Key Components Explained

• World: Represents the space for physics simulation, including gravity and various bodies.
• BodyDef: Defines the properties of a body, such as its position and type (Dynamic/Static/Kinematic).
• Shape: Defines the geometry of an object, for example, CircleShape and PolygonShape.
• Fixture: Binds a shape to a body (along with properties like density, friction, and restitution) to enable physicla interactions.

Advanced Usage

• AABB Queries: To detect bodies within a specific region, you can use world.queryAABB(callback, lowerX, lowerY, upperX, upperY).
• Shapes: Box2D supports circles, polygons, and chain shapes. For complex shapes, you can use PolygonShape with vertices.
• Stage Integration: You can link Box2D bodies to LibGDX Actors through Body.setUserData(actorName). During rendering, you can use stage.findActor(name) to synchronize the position and rotation of the Actor.

Critical Notes

1. Box2D vs Game Engines: Box2D is responsible for handling physics (such as collisions and forces), but the rendering (using LibGDX's Stage/SpriteBatch) needs to be done manual.
2. Units: Box2D uses meters and seconds as units.
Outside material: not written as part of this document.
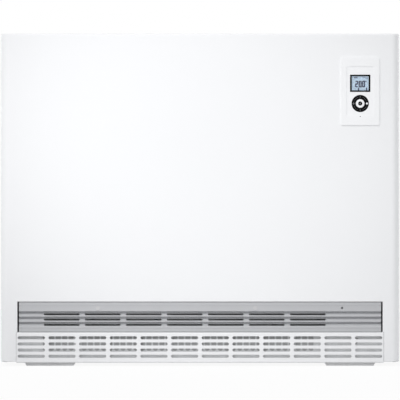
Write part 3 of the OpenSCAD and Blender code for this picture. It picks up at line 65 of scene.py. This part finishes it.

It is not recommended to use a 1:1 pixel - to - meter ratio (for example, you can use 30–50 pixels to represent 1 meter) to avoid unrealistic scales.
3. Coordinate Systems: The origin of LibGDX's Stage is at the bottom - left corner, while Box2D uses the center of the body. So, you need to adjust the positions accordingly.
4. Debugging: Box2DDebugRenderer can be used to visualize collision boundaries and the centers of bodies, which is very helpful for testing.